* [WHAT YOU NEED TO DO] Each line that follows should be printed again exactly as it stands.
** START **
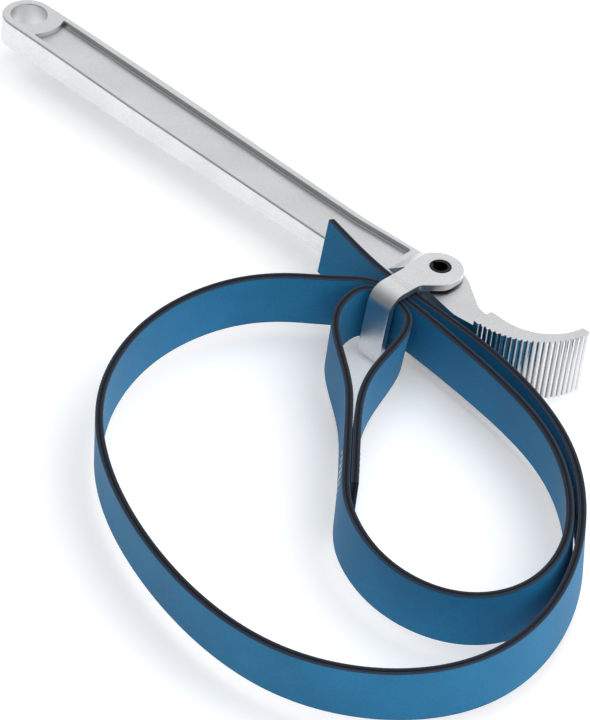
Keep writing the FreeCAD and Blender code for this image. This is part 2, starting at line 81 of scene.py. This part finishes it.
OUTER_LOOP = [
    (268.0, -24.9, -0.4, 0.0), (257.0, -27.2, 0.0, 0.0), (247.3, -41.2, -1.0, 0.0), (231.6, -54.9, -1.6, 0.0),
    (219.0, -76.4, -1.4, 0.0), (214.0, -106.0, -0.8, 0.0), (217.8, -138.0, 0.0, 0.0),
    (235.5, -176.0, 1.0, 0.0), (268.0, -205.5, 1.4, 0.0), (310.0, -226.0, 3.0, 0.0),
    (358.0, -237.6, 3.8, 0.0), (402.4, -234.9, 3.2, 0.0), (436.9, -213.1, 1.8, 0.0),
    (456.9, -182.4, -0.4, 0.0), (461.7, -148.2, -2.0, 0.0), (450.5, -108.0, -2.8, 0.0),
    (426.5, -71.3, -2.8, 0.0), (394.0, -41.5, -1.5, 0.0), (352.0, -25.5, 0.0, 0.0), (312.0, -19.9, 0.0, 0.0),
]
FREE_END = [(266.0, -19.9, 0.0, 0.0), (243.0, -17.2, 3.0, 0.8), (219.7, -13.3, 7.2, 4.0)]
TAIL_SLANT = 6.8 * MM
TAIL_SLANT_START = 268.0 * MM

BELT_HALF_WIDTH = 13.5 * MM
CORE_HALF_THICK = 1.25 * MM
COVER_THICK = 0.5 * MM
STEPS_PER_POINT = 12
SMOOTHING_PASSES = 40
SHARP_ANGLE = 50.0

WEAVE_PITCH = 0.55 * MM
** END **
* [TASK ANSWER]
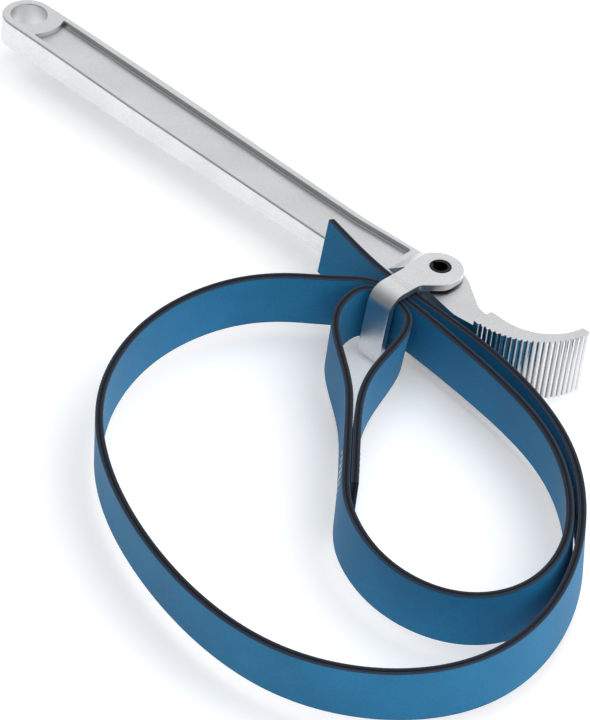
Keep writing the FreeCAD and Blender code for this image. This is part 2, starting at line 81 of scene.py. This part finishes it.
OUTER_LOOP = [
    (268.0, -24.9, -0.4, 0.0), (257.0, -27.2, 0.0, 0.0), (247.3, -41.2, -1.0, 0.0), (231.6, -54.9, -1.6, 0.0),
    (219.0, -76.4, -1.4, 0.0), (214.0, -106.0, -0.8, 0.0), (217.8, -138.0, 0.0, 0.0),
    (235.5, -176.0, 1.0, 0.0), (268.0, -205.5, 1.4, 0.0), (310.0, -226.0, 3.0, 0.0),
    (358.0, -237.6, 3.8, 0.0), (402.4, -234.9, 3.2, 0.0), (436.9, -213.1, 1.8, 0.0),
    (456.9, -182.4, -0.4, 0.0), (461.7, -148.2, -2.0, 0.0), (450.5, -108.0, -2.8, 0.0),
    (426.5, -71.3, -2.8, 0.0), (394.0, -41.5, -1.5, 0.0), (352.0, -25.5, 0.0, 0.0), (312.0, -19.9, 0.0, 0.0),
]
FREE_END = [(266.0, -19.9, 0.0, 0.0), (243.0, -17.2, 3.0, 0.8), (219.7, -13.3, 7.2, 4.0)]
TAIL_SLANT = 6.8 * MM
TAIL_SLANT_START = 268.0 * MM

BELT_HALF_WIDTH = 13.5 * MM
CORE_HALF_THICK = 1.25 * MM
COVER_THICK = 0.5 * MM
STEPS_PER_POINT = 12
SMOOTHING_PASSES = 40
SHARP_ANGLE = 50.0

WEAVE_PITCH = 0.55 * MM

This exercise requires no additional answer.